→ **Work to be completed**
Reproduce every record below exactly as it appears.

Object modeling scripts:
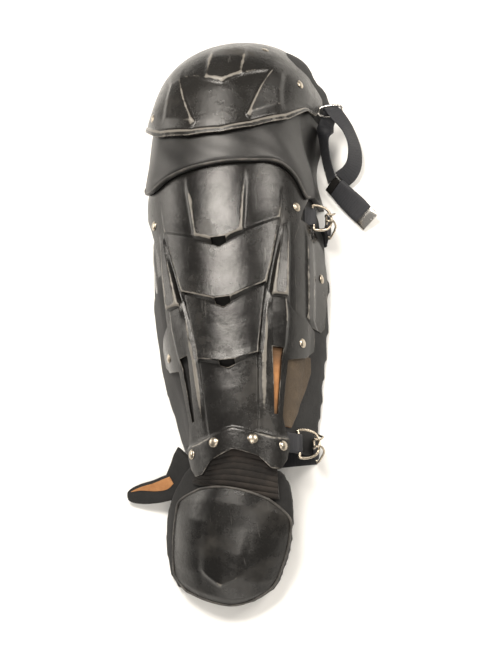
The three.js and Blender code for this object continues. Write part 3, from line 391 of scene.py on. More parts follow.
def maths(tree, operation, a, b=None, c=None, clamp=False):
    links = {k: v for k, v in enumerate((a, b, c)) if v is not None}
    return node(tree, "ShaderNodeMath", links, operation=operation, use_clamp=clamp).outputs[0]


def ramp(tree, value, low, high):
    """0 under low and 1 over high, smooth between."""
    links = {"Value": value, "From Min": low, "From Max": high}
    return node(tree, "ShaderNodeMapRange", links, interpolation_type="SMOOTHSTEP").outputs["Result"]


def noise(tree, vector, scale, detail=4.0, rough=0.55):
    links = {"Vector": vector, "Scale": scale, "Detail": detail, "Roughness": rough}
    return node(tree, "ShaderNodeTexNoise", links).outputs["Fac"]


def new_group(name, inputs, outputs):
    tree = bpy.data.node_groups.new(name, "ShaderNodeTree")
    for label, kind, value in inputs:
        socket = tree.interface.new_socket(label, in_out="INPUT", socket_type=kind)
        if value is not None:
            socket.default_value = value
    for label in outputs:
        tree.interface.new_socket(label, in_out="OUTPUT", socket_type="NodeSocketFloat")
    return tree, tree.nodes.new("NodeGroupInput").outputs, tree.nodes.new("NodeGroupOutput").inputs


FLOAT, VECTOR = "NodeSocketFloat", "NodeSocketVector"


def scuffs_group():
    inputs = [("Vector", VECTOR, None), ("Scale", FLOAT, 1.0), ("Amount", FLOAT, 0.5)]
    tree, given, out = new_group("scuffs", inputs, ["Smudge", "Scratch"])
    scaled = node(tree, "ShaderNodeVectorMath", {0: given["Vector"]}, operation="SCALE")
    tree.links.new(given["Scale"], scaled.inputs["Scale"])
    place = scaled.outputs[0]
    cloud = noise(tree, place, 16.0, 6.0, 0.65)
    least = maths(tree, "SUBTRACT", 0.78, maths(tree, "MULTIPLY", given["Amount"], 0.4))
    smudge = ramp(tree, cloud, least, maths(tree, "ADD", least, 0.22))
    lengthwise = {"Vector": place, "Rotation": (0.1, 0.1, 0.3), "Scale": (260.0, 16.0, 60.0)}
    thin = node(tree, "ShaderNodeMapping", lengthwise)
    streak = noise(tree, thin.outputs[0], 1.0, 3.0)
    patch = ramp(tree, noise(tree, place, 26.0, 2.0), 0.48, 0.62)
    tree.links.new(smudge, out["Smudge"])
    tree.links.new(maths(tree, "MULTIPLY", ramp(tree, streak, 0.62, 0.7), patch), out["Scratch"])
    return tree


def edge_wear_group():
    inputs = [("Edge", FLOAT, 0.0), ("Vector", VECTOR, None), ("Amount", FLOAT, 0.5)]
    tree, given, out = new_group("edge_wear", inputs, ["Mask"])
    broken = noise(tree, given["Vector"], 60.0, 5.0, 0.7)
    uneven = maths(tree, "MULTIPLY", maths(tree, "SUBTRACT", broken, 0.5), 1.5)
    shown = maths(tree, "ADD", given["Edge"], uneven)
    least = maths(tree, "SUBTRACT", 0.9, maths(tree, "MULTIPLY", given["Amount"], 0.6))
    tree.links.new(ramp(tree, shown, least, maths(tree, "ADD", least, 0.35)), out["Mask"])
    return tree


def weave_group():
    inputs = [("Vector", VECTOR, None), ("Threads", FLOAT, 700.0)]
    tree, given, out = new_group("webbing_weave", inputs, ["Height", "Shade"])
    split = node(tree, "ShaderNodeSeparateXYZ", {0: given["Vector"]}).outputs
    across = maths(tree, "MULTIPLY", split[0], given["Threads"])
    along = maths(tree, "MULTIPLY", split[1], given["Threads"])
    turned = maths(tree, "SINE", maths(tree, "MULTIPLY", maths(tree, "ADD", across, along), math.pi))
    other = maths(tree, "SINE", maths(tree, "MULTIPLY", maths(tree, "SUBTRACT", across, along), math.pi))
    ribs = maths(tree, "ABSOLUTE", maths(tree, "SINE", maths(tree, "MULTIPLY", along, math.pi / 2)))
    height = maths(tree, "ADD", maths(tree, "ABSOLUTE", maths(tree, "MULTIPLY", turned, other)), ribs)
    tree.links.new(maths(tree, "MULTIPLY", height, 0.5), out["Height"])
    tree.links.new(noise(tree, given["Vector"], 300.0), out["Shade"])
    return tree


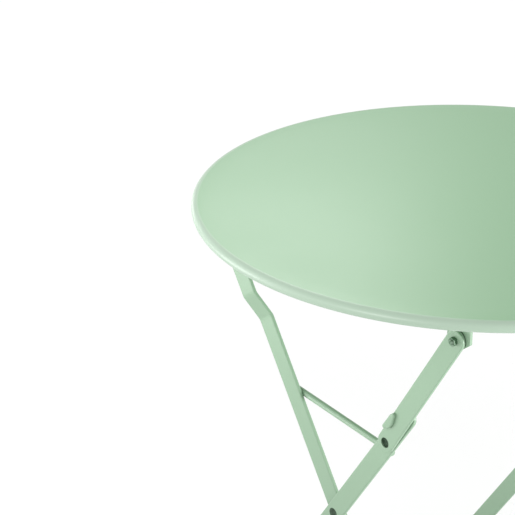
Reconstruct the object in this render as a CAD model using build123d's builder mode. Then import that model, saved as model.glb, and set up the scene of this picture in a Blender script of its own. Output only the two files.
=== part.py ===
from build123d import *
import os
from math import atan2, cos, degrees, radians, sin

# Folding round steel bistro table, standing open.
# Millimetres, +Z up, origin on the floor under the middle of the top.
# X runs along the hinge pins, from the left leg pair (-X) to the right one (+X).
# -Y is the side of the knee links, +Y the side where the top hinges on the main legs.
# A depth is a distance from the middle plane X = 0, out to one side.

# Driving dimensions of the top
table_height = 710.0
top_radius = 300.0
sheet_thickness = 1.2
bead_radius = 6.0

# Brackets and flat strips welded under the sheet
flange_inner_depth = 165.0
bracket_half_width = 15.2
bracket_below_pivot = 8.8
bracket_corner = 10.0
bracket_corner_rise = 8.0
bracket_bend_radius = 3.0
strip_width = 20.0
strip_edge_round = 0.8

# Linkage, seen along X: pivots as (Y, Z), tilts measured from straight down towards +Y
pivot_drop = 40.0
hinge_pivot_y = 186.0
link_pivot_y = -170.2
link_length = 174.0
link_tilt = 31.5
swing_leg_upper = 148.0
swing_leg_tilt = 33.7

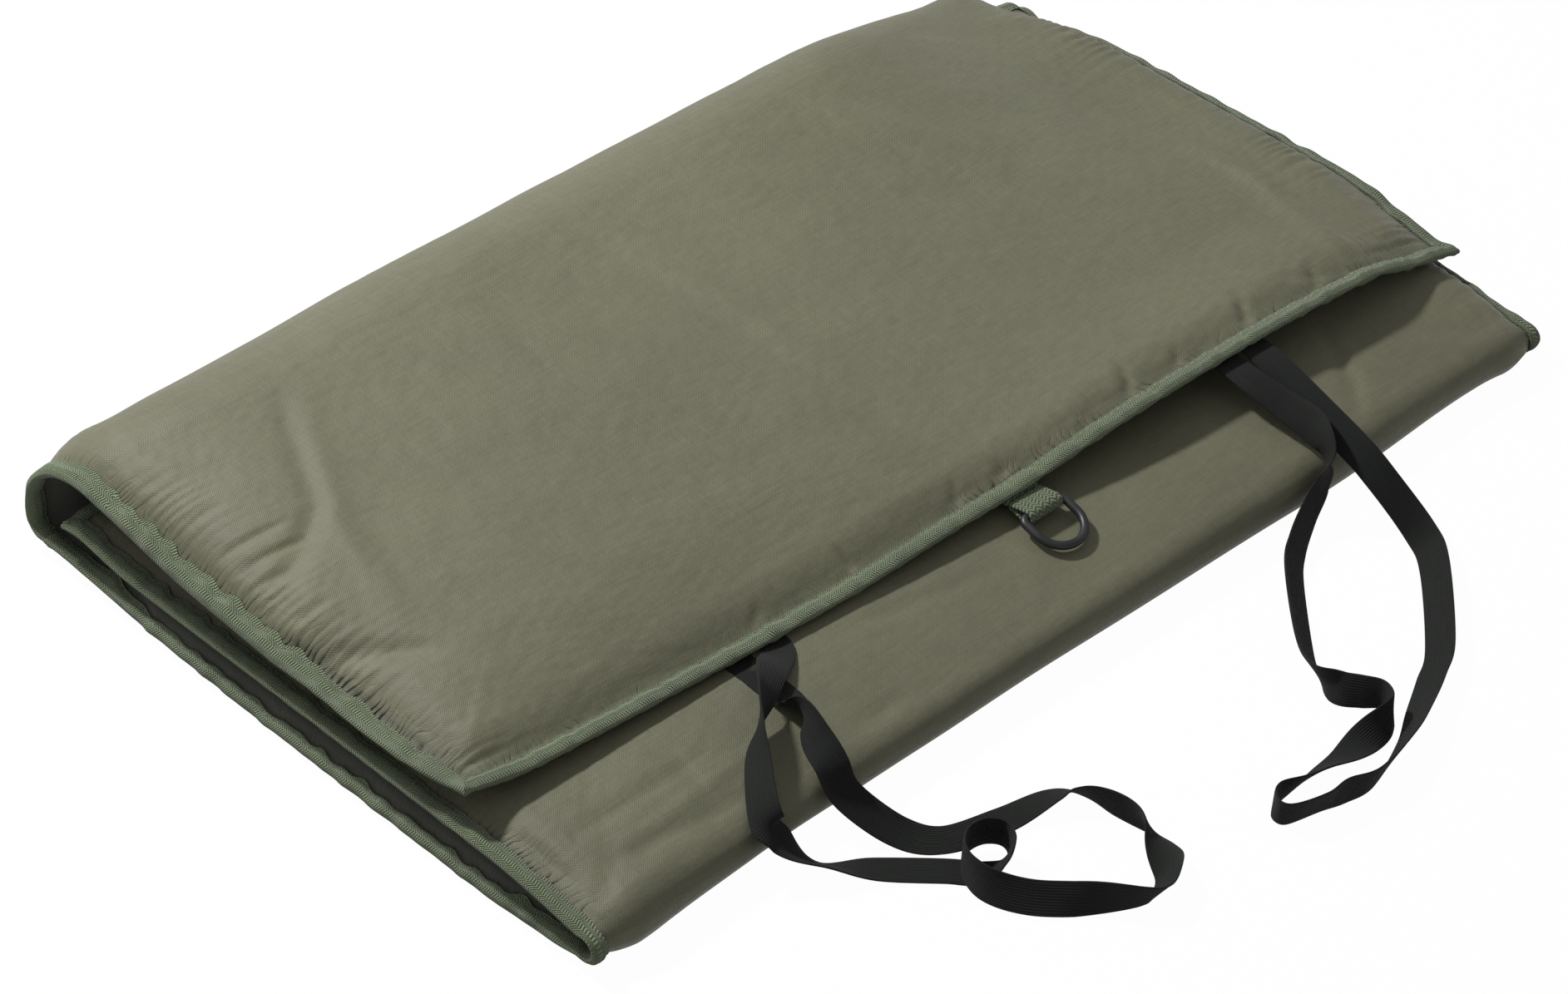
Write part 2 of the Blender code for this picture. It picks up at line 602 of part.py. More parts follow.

→ **Complete output**
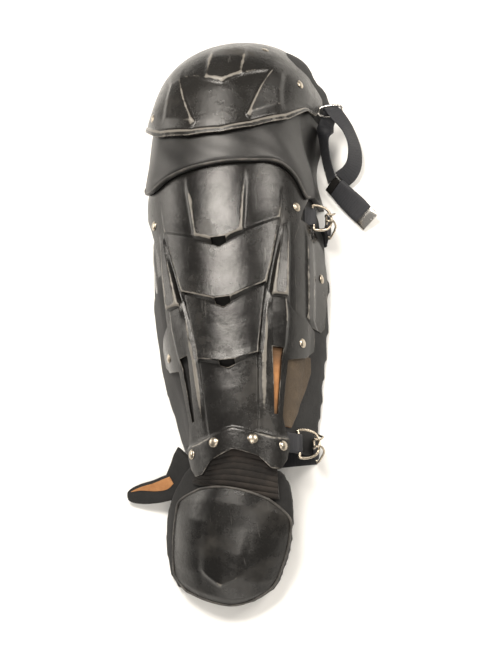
The three.js and Blender code for this object continues. Write part 3, from line 391 of scene.py on. More parts follow.
def maths(tree, operation, a, b=None, c=None, clamp=False):
    links = {k: v for k, v in enumerate((a, b, c)) if v is not None}
    return node(tree, "ShaderNodeMath", links, operation=operation, use_clamp=clamp).outputs[0]


def ramp(tree, value, low, high):
    """0 under low and 1 over high, smooth between."""
    links = {"Value": value, "From Min": low, "From Max": high}
    return node(tree, "ShaderNodeMapRange", links, interpolation_type="SMOOTHSTEP").outputs["Result"]


def noise(tree, vector, scale, detail=4.0, rough=0.55):
    links = {"Vector": vector, "Scale": scale, "Detail": detail, "Roughness": rough}
    return node(tree, "ShaderNodeTexNoise", links).outputs["Fac"]


def new_group(name, inputs, outputs):
    tree = bpy.data.node_groups.new(name, "ShaderNodeTree")
    for label, kind, value in inputs:
        socket = tree.interface.new_socket(label, in_out="INPUT", socket_type=kind)
        if value is not None:
            socket.default_value = value
    for label in outputs:
        tree.interface.new_socket(label, in_out="OUTPUT", socket_type="NodeSocketFloat")
    return tree, tree.nodes.new("NodeGroupInput").outputs, tree.nodes.new("NodeGroupOutput").inputs


FLOAT, VECTOR = "NodeSocketFloat", "NodeSocketVector"


def scuffs_group():
    inputs = [("Vector", VECTOR, None), ("Scale", FLOAT, 1.0), ("Amount", FLOAT, 0.5)]
    tree, given, out = new_group("scuffs", inputs, ["Smudge", "Scratch"])
    scaled = node(tree, "ShaderNodeVectorMath", {0: given["Vector"]}, operation="SCALE")
    tree.links.new(given["Scale"], scaled.inputs["Scale"])
    place = scaled.outputs[0]
    cloud = noise(tree, place, 16.0, 6.0, 0.65)
    least = maths(tree, "SUBTRACT", 0.78, maths(tree, "MULTIPLY", given["Amount"], 0.4))
    smudge = ramp(tree, cloud, least, maths(tree, "ADD", least, 0.22))
    lengthwise = {"Vector": place, "Rotation": (0.1, 0.1, 0.3), "Scale": (260.0, 16.0, 60.0)}
    thin = node(tree, "ShaderNodeMapping", lengthwise)
    streak = noise(tree, thin.outputs[0], 1.0, 3.0)
    patch = ramp(tree, noise(tree, place, 26.0, 2.0), 0.48, 0.62)
    tree.links.new(smudge, out["Smudge"])
    tree.links.new(maths(tree, "MULTIPLY", ramp(tree, streak, 0.62, 0.7), patch), out["Scratch"])
    return tree


def edge_wear_group():
    inputs = [("Edge", FLOAT, 0.0), ("Vector", VECTOR, None), ("Amount", FLOAT, 0.5)]
    tree, given, out = new_group("edge_wear", inputs, ["Mask"])
    broken = noise(tree, given["Vector"], 60.0, 5.0, 0.7)
    uneven = maths(tree, "MULTIPLY", maths(tree, "SUBTRACT", broken, 0.5), 1.5)
    shown = maths(tree, "ADD", given["Edge"], uneven)
    least = maths(tree, "SUBTRACT", 0.9, maths(tree, "MULTIPLY", given["Amount"], 0.6))
    tree.links.new(ramp(tree, shown, least, maths(tree, "ADD", least, 0.35)), out["Mask"])
    return tree


def weave_group():
    inputs = [("Vector", VECTOR, None), ("Threads", FLOAT, 700.0)]
    tree, given, out = new_group("webbing_weave", inputs, ["Height", "Shade"])
    split = node(tree, "ShaderNodeSeparateXYZ", {0: given["Vector"]}).outputs
    across = maths(tree, "MULTIPLY", split[0], given["Threads"])
    along = maths(tree, "MULTIPLY", split[1], given["Threads"])
    turned = maths(tree, "SINE", maths(tree, "MULTIPLY", maths(tree, "ADD", across, along), math.pi))
    other = maths(tree, "SINE", maths(tree, "MULTIPLY", maths(tree, "SUBTRACT", across, along), math.pi))
    ribs = maths(tree, "ABSOLUTE", maths(tree, "SINE", maths(tree, "MULTIPLY", along, math.pi / 2)))
    height = maths(tree, "ADD", maths(tree, "ABSOLUTE", maths(tree, "MULTIPLY", turned, other)), ribs)
    tree.links.new(maths(tree, "MULTIPLY", height, 0.5), out["Height"])
    tree.links.new(noise(tree, given["Vector"], 300.0), out["Shade"])
    return tree


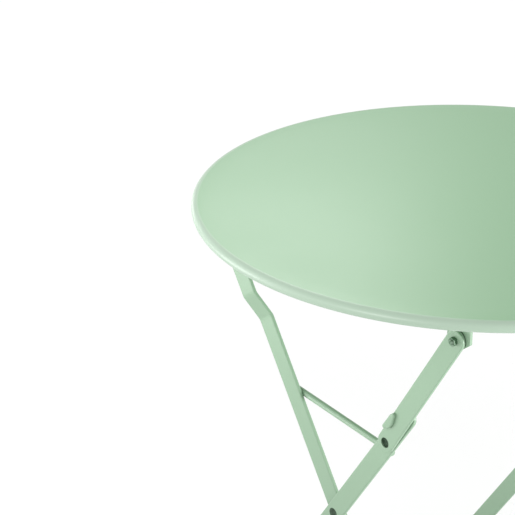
Reconstruct the object in this render as a CAD model using build123d's builder mode. Then import that model, saved as model.glb, and set up the scene of this picture in a Blender script of its own. Output only the two files.
=== part.py ===
from build123d import *
import os
from math import atan2, cos, degrees, radians, sin

# Folding round steel bistro table, standing open.
# Millimetres, +Z up, origin on the floor under the middle of the top.
# X runs along the hinge pins, from the left leg pair (-X) to the right one (+X).
# -Y is the side of the knee links, +Y the side where the top hinges on the main legs.
# A depth is a distance from the middle plane X = 0, out to one side.

# Driving dimensions of the top
table_height = 710.0
top_radius = 300.0
sheet_thickness = 1.2
bead_radius = 6.0

# Brackets and flat strips welded under the sheet
flange_inner_depth = 165.0
bracket_half_width = 15.2
bracket_below_pivot = 8.8
bracket_corner = 10.0
bracket_corner_rise = 8.0
bracket_bend_radius = 3.0
strip_width = 20.0
strip_edge_round = 0.8

# Linkage, seen along X: pivots as (Y, Z), tilts measured from straight down towards +Y
pivot_drop = 40.0
hinge_pivot_y = 186.0
link_pivot_y = -170.2
link_length = 174.0
link_tilt = 31.5
swing_leg_upper = 148.0
swing_leg_tilt = 33.7

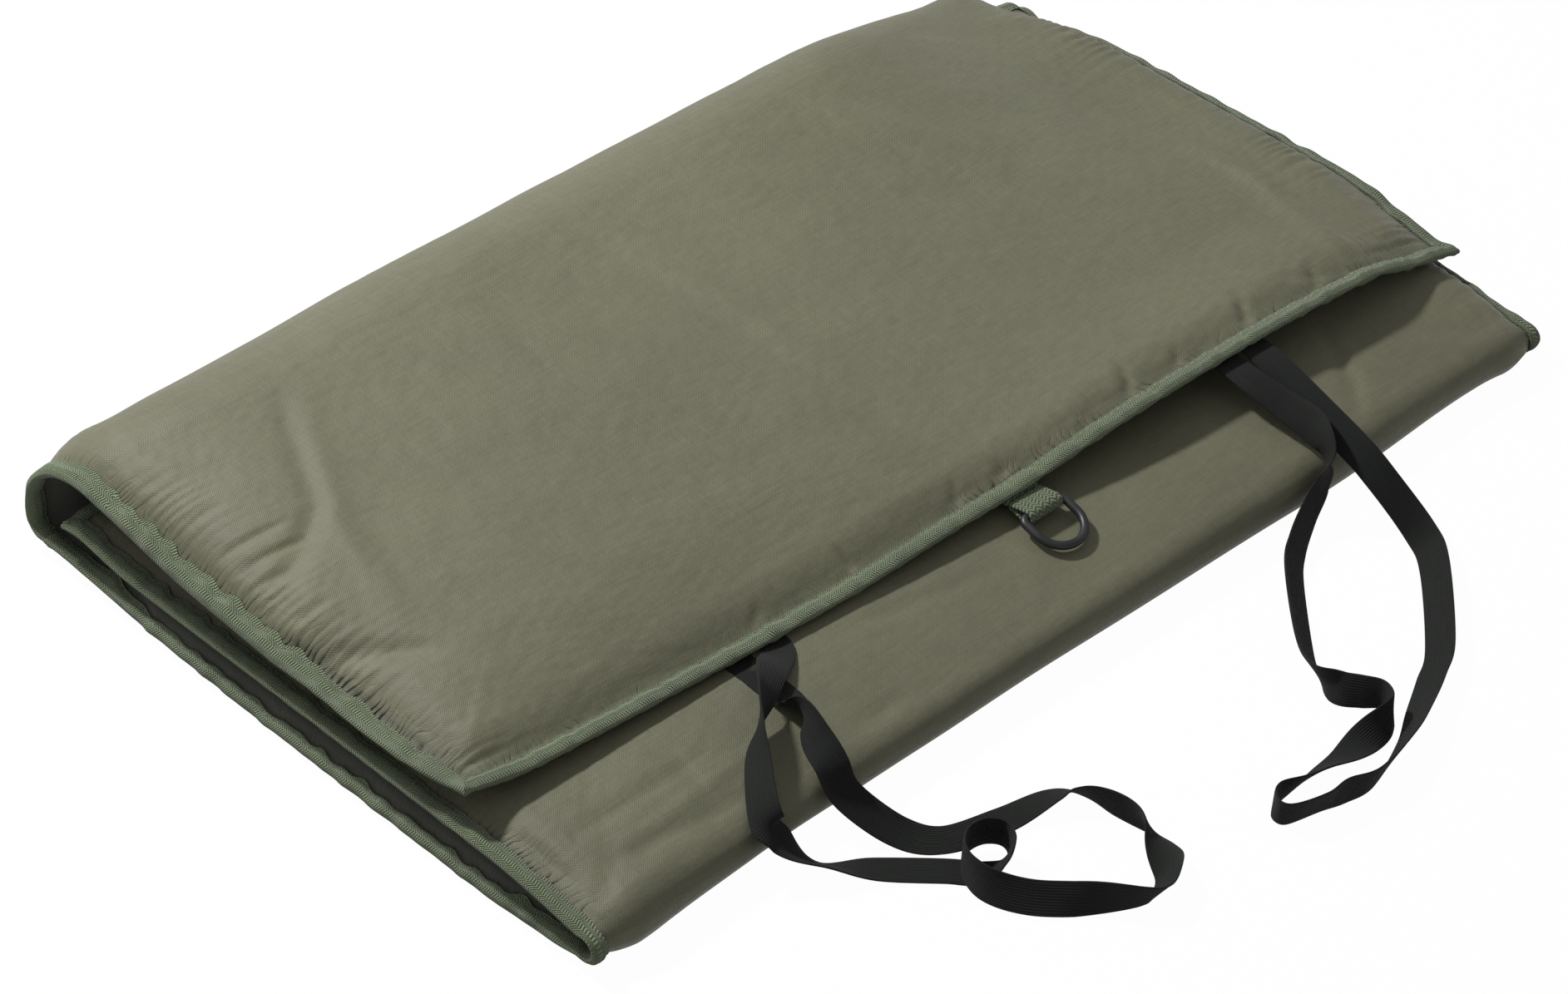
Write part 2 of the Blender code for this picture. It picks up at line 602 of part.py. More parts follow.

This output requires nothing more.